Hillary!'s foreign policy advisors are Bill's retreads (or worse). IMHO, the Clintons will only use force when it's easy and politically correct. And we all know how well politically correct defends this country.
Big media is also wetting their pants about John McCain. The old guy in the mix whose claim to fame is that he parlayed his status as son of a politician and POW into a life in politics. How an AZ senator would go soft on illegals escapes me.
I can't say I've interviewed any folks who're voting Republican and asked about how they feel about Hillary, but damn! I believe they'd vote for just about anyone running than her. We know what the Clintons stand for, and it ain't defense of this nation.
By Pax Federatica, at Mon Jan 21, 02:09:00 AM:
I have my doubts as to whether the Bush administration really means what it's saying here. Consider this: How would the Dem base respond to a primary candidate with the endorsement by the very folks whom the base despises most of all? For all we know this could be a backhanded attempt to boost Obama in the primaries, while showing they can still play the Dems like a fiddle. "All your base are belong to us" indeed.

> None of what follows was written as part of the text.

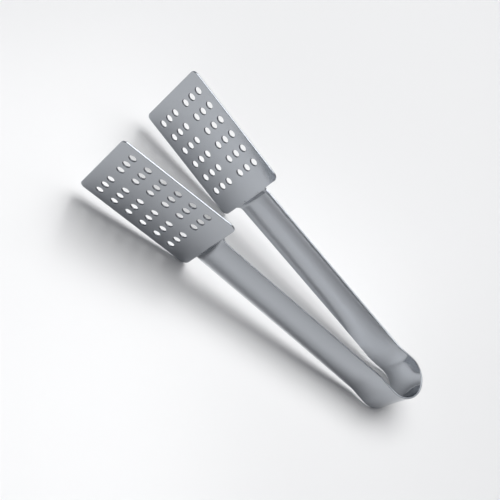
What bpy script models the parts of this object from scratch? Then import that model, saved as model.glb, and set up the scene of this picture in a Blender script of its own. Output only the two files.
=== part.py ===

By Eric, at Mon Jan 21, 09:59:00 AM:
Makes sense to me. Besides the Bushes, the Clintons are the only family with a intimate presidential memory of the escalating War on Terror. While we may fault how President Clinton dealt with Iraq and the aggressive global Islamist terrorist movement, he is the only person besides the current President Bush who can fully appreciate the situation just from the fact he had to deal with it seriously for the entire 8 year of his Presidency.
You know how many partisan Republicans like to at least partially imply that President Clinton's legacy led to 9/11? (I don't buy it because I highly doubt that a Republican president would have responded substantively differently than Clinton under the circumstances.) Well, there's a slighter parallel for the 1st attempt to collapse the WTC at the start of Clinton's presidency in 1993 which can be attributed to the legacy of the first Bush administration - and the Reagan administration - in the same way.
Don't forget that Bush's case for war and regime change in Iraq wasn't new. It was only slightly advanced from the case for war and regime change presented by President Clinton in 1998. Hillary Clinton, with Bill Clinton in tow, is the one candidate who would come into the White House without any illusions about the stakes in Iraq and history of our intervention there.
"the only family with a intimate presidential memory"
Doesn't that make anyone else uncomfortable? This is not a monarchy. This is not Lebanon. We shouldn't be voting for *anybody* based on family lineage.
Democrats derided the idea that people voted for President Bush because his father was elected President 8 years prior. How is it any better to vote for Hillary Clinton because her husband was elected President 16 years ago?
By Eric, at Mon Jan 21, 12:05:00 PM:
dawnfire82,
"Democrats derided the idea that people voted for President Bush because his father was elected President 8 years prior. How is it any better to vote for Hillary Clinton because her husband was elected President 16 years ago?"
From that perspective, it's not. However, there is cache in the notion that Bush's foreign policy, with developmental due given to dynamic events, has been less a departure from Clinton's foreign policy than it has been the successor of Clinton's foreign policy, which itself was more successor to and less departure from the first Bush's foreign policy. Voting the former First Lady into the White House would seem to continue that unbroken line.